**SHORT TASK:** Quote the listing below word for word, stopping after the line that contains "of the shapes".

====================

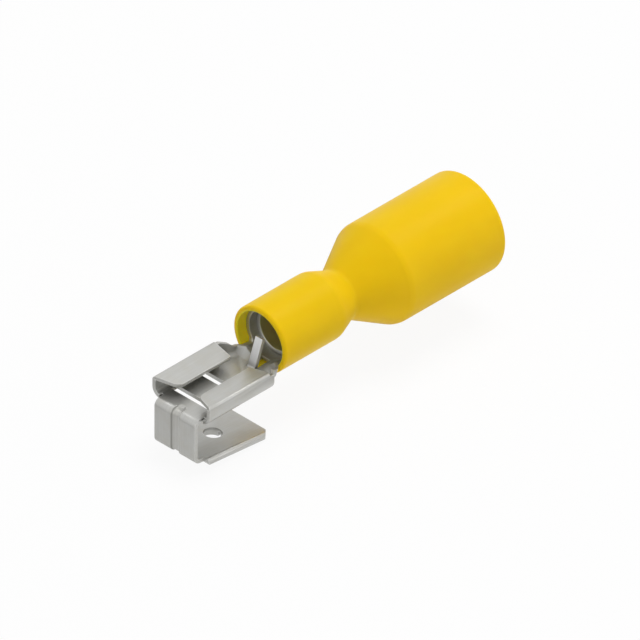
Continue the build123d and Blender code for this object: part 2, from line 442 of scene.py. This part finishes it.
class TerminalSizes(PropertyGroup):
    """Sizes of the shapes that the scene makes itself; places are taken from the sleeve's front."""

    edge_round: FloatProperty(
        name="Edge rounding", description="Rounding of the sheet's cut edges",
        unit="LENGTH", default=0.04 * MM,
    )
    grip: FloatProperty(
        name="Grip", description="Radius of the sleeve over the barrel",
        unit="LENGTH", default=3.40 * MM,
    )
    grip_end: FloatProperty(
        name="Grip's end", description="Where the grip stops",
        unit="LENGTH", default=7.67 * MM,
    )
    grip_round: FloatProperty(
        name="Grip's rounding", description="Rounding where the grip stops",
        unit="LENGTH", default=1.7 * MM,
    )
    waist: FloatProperty(
        name="Waist", description="Least radius of the sleeve, before its rounding",
        unit="LENGTH", default=2.46 * MM,
    )
    waist_place: FloatProperty(
        name="Waist's place", description="Place of the waist",
        unit="LENGTH", default=10.08 * MM,
    )
    waist_round: FloatProperty(
        name="Waist's rounding", description="Rounding in the waist's crease",
        unit="LENGTH", default=0.6 * MM,
    )
    bell_place: FloatProperty(
        name="Bell's place", description="Where the bell begins",
        unit="LENGTH", default=14.72 * MM,
    )
    shoulder_round: FloatProperty(
        name="Shoulder's rounding", description="Rounding where the bell begins",
        unit="LENGTH", default=1.5 * MM,
    )
    wall: FloatProperty(
        name="Wall", description="Wall of the bell",
        unit="LENGTH", default=0.80 * MM,
    )
    front_round: FloatProperty(
        name="Front rounding", description="Rounding of the sleeve's front edge",
        unit="LENGTH", default=0.3 * MM,
    )
    rear_round: FloatProperty(
        name="Rear rounding", description="Rounding of the bell's outer edge",
        unit="LENGTH", default=0.5 * MM,
    )
    entry_round: FloatProperty(
        name="Entry's rounding", description="Rounding of the bell's inner edge",
        unit="LENGTH", default=0.2 * MM,
    )
    funnel_round: FloatProperty(
        name="Funnel's rounding", description="Rounding where the funnel starts inside the bell",
        unit="LENGTH", default=2.0 * MM,
    )
    throat: FloatProperty(
        name="Throat", description="Radius of the throat behind the barrel",
        unit="LENGTH", default=2.05 * MM,
    )
    throat_round: FloatProperty(
        name="Throat's rounding", description="Rounding where the funnel meets the throat",
        unit="LENGTH", default=1.0 * MM,
    )
    bore: FloatProperty(
        name="Bore", description="Radius of the bore that holds the barrel",
        unit="LENGTH", default=2.88 * MM,
    )
    bore_end: FloatProperty(
        name="Bore's end", description="Depth of the bore that holds the barrel",
        unit="LENGTH", default=7.45 * MM,
    )
    liner_bore: FloatProperty(
        name="Liner's bore", description="Radius of the liner's bore",
        unit="LENGTH", default=2.00 * MM,
    )
    rim_round: FloatProperty(
        name="Rim rounding", description="Rounding of the liner's rims and the bore's ends",
        unit="LENGTH", default=0.12 * MM,
    )
    turning_steps: IntProperty(
        name="Turning steps", description="Faces round a turned piece", default=144, min=24,
    )


class TerminalStage(PropertyGroup):
    """The camera's view and the studio's light."""

    view_width: FloatProperty(
        name="View width", description="Width of the camera's view",
        unit="LENGTH", default=58.08 * MM,
    )
    aim: FloatVectorProperty(
        name="Aim", description="Point in the middle of the view",
        unit="LENGTH", default=(16.19 * MM, -1.65 * MM, 2.05 * MM),
    )
    key_level: FloatProperty(
        name="Key", description="Light of the large lamp on a surface that faces it", default=0.62, min=0,
    )
    side_level: FloatProperty(
        name="Side", description="Light of the lamp on the right", default=0.05, min=0,
    )
    front_level: FloatProperty(
        name="Front", description="Light of the lamp that looks into the sleeve", default=0.08, min=0,
    )
    back_strip_level: FloatProperty(
        name="Back strip", description="Lamp behind, which only reflections show", default=0.036, min=0,
    )
    right_strip_level: FloatProperty(
        name="Right strip", description="Lamp at the wire end, which only reflections show",
        default=0.108, min=0,
    )
    room_level: FloatProperty(
        name="Room", description="Even light from all round", default=0.42, min=0,
    )
    left_shade: FloatProperty(
        name="Left shade", description="How much darker the floor at the left is in reflections",
        subtype="FACTOR", default=0.20, min=0, max=1,
    )
    right_glow: FloatProperty(
        name="Right glow", description="How much brighter the floor at the right is in reflections",
        subtype="FACTOR", default=0.12, min=0, max=1,
    )
    ring_shade: FloatProperty(
        name="Ring shade", description="How much darker the floor round the terminal is in reflections",
        subtype="FACTOR", default=0.45, min=0, max=1,
    )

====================

**EXERCISE OUTPUT:**
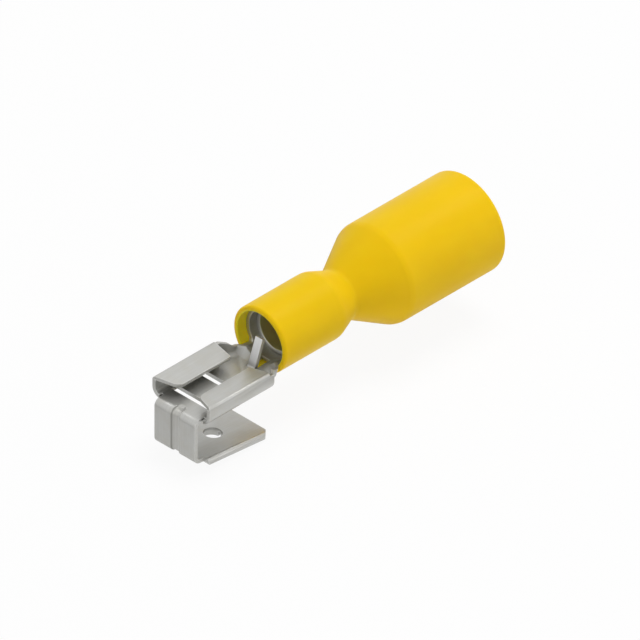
Continue the build123d and Blender code for this object: part 2, from line 442 of scene.py. This part finishes it.
class TerminalSizes(PropertyGroup):
    """Sizes of the shapes that the scene makes itself; places are taken from the sleeve's front."""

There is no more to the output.